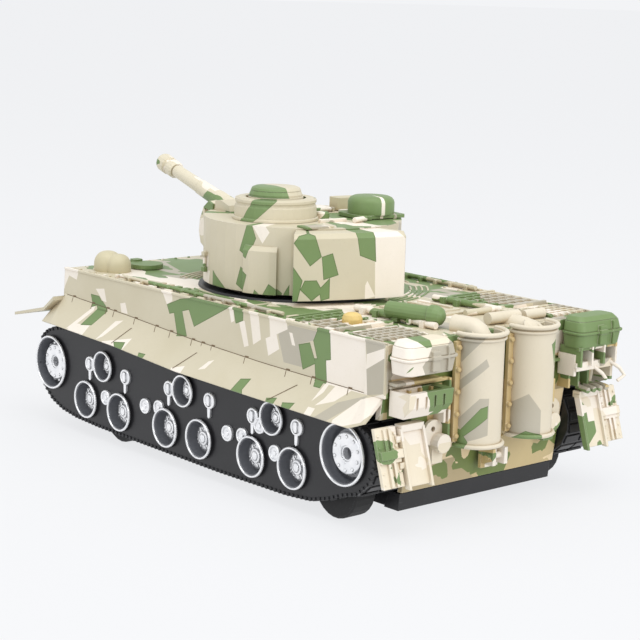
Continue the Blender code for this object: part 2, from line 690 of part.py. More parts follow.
* * *
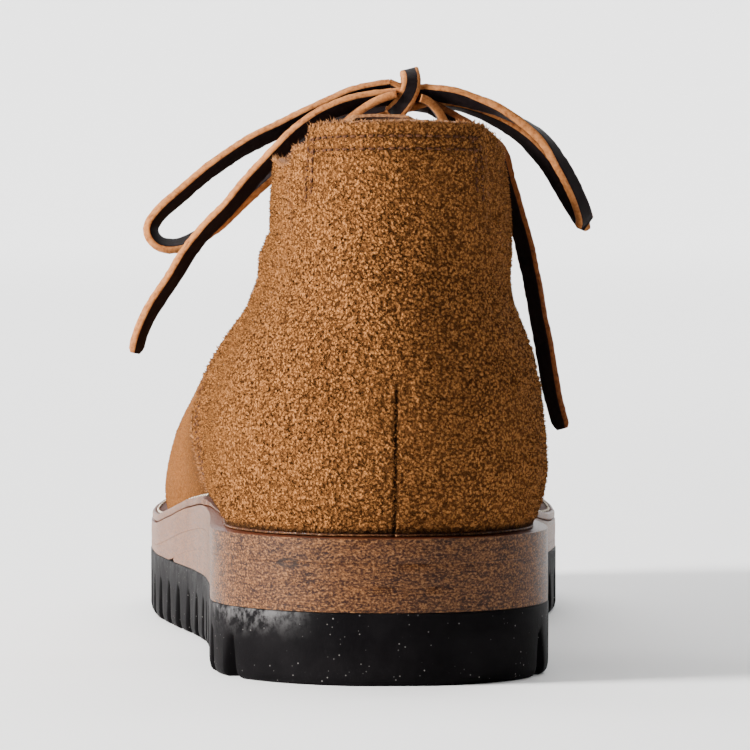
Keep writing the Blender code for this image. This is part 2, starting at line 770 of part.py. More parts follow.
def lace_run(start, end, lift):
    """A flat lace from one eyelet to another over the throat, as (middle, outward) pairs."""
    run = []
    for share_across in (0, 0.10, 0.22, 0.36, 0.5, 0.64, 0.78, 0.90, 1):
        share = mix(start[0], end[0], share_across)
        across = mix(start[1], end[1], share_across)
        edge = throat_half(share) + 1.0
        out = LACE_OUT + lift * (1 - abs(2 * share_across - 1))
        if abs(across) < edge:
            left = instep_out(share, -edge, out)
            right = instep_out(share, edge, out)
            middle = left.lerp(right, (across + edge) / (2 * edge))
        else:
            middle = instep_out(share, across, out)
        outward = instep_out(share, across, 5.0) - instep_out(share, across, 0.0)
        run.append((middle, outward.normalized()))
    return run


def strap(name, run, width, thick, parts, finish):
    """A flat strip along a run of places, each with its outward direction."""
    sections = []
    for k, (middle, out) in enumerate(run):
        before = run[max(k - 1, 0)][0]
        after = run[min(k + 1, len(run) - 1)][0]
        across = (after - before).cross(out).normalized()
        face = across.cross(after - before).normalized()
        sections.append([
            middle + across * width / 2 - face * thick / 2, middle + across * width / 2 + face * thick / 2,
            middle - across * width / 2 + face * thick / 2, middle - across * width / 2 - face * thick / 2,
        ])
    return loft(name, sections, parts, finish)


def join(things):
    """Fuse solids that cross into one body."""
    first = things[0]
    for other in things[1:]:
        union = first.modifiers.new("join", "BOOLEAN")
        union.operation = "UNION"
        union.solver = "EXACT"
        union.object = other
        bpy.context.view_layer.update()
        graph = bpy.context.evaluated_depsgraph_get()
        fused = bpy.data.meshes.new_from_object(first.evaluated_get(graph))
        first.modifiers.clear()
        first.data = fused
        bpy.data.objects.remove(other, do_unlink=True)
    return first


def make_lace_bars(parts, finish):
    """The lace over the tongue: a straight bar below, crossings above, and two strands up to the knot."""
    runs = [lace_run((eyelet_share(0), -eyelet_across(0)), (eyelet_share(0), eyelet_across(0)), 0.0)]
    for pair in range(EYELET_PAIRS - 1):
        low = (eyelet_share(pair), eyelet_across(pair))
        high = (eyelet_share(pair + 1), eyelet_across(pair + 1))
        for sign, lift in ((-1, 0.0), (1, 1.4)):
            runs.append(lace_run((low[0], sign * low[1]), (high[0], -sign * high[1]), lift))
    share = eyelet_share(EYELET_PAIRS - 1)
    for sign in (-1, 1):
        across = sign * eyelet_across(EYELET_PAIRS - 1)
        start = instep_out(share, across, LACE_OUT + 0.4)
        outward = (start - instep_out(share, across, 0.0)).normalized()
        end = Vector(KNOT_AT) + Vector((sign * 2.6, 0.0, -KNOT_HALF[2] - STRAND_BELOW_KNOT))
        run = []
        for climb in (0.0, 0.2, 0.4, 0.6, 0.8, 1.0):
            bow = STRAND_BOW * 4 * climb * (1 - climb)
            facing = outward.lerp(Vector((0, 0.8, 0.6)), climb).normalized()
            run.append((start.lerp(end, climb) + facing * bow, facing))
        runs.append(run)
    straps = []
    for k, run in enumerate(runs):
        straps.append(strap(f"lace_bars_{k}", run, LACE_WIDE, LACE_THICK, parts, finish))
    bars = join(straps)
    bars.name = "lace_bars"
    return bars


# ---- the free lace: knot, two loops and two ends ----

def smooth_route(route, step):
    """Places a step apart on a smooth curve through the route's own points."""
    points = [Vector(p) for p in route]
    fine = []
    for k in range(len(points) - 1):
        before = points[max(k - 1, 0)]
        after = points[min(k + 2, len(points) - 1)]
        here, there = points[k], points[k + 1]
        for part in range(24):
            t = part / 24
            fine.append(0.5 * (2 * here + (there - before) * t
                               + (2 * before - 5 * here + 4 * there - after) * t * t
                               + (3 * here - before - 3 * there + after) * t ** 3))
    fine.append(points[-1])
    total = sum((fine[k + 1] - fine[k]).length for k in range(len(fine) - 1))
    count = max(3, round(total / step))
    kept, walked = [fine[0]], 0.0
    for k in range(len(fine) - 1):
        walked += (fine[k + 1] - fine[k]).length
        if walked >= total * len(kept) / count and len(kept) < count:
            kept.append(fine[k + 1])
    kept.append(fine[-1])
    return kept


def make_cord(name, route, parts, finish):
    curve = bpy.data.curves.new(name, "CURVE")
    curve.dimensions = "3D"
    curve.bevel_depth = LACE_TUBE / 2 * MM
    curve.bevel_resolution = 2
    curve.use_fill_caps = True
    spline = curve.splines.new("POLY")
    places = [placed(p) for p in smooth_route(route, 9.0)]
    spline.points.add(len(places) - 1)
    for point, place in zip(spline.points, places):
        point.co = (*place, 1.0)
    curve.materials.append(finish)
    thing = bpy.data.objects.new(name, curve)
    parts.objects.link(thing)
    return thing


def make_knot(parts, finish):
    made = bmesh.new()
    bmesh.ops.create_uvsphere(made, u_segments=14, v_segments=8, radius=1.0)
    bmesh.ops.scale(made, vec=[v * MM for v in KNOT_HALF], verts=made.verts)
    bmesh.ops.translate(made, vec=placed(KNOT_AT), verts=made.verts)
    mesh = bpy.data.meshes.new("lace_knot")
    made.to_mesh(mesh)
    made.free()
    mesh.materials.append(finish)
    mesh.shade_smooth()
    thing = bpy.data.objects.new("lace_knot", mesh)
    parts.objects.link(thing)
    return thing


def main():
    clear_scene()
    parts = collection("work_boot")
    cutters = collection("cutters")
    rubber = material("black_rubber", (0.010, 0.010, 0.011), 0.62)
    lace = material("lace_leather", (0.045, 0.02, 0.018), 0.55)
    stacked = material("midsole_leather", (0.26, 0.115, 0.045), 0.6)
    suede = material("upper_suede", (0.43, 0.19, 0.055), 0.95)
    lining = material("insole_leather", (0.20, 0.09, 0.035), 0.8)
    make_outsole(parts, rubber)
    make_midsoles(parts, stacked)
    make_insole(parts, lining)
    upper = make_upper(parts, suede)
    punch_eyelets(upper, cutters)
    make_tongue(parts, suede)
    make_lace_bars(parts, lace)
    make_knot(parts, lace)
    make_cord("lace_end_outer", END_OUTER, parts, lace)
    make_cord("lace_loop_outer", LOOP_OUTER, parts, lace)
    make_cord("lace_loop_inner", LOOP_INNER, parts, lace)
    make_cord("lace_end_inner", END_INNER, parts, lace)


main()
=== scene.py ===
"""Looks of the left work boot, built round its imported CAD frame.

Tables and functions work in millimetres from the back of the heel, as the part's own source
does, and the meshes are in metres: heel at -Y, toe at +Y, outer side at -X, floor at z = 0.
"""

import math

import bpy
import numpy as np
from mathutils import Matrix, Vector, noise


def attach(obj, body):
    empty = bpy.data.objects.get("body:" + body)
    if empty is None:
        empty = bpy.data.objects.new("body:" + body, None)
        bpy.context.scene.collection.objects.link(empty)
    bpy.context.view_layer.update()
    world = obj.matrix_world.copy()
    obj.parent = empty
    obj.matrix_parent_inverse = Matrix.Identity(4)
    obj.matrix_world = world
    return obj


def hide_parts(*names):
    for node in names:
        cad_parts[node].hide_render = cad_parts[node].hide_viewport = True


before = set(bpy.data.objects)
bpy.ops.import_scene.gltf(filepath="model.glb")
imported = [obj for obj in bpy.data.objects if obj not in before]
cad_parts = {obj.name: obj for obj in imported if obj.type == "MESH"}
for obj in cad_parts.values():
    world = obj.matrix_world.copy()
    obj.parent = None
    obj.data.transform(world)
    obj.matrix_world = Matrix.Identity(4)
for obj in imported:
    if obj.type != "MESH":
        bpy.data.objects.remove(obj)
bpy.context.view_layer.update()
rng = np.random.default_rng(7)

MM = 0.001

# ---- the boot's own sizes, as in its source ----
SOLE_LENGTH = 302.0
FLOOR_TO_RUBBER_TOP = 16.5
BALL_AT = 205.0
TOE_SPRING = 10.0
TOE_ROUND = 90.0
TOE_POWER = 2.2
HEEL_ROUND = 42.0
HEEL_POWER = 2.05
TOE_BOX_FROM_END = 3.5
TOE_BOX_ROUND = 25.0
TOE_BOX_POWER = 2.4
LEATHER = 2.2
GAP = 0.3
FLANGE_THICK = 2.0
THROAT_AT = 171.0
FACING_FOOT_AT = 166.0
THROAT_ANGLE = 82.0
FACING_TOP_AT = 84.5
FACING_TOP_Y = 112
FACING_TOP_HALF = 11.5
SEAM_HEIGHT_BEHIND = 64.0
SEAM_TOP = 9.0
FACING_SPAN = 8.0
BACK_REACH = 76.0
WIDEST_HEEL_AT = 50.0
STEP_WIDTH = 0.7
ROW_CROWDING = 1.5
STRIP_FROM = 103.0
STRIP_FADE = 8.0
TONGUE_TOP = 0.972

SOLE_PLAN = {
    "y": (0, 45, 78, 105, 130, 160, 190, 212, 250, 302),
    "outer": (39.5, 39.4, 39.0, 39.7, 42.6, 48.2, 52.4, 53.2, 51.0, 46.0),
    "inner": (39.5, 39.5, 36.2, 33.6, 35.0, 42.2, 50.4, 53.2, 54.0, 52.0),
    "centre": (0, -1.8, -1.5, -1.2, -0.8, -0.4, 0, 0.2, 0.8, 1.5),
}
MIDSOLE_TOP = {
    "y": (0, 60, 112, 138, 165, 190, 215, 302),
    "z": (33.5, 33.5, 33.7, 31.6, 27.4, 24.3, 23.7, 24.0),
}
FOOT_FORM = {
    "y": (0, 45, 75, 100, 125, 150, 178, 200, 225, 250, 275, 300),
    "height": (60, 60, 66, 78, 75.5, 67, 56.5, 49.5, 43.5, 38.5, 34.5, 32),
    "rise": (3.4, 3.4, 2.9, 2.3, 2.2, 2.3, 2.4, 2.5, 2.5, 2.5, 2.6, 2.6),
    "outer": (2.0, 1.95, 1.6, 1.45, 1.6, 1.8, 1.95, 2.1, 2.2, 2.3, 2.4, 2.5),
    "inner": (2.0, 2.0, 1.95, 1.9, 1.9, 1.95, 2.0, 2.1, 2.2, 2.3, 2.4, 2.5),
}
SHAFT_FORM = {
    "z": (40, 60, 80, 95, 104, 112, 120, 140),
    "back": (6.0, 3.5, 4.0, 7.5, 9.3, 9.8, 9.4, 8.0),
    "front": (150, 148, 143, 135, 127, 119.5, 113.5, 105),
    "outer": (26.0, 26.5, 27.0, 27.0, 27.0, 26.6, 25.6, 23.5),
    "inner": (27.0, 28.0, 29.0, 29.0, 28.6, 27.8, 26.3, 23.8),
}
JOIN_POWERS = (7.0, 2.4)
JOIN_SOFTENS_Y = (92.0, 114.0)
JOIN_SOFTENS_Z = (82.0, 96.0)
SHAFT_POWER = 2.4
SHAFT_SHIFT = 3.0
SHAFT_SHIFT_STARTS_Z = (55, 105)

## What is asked
Retype the entries above exactly, but only from the line containing "if empty is" through the line containing "before = set(bpy.data.objects)", both included.

## Exercise result
    if empty is None:
        empty = bpy.data.objects.new("body:" + body, None)
        bpy.context.scene.collection.objects.link(empty)
    bpy.context.view_layer.update()
    world = obj.matrix_world.copy()
    obj.parent = empty
    obj.matrix_parent_inverse = Matrix.Identity(4)
    obj.matrix_world = world
    return obj


def hide_parts(*names):
    for node in names:
        cad_parts[node].hide_render = cad_parts[node].hide_viewport = True


before = set(bpy.data.objects)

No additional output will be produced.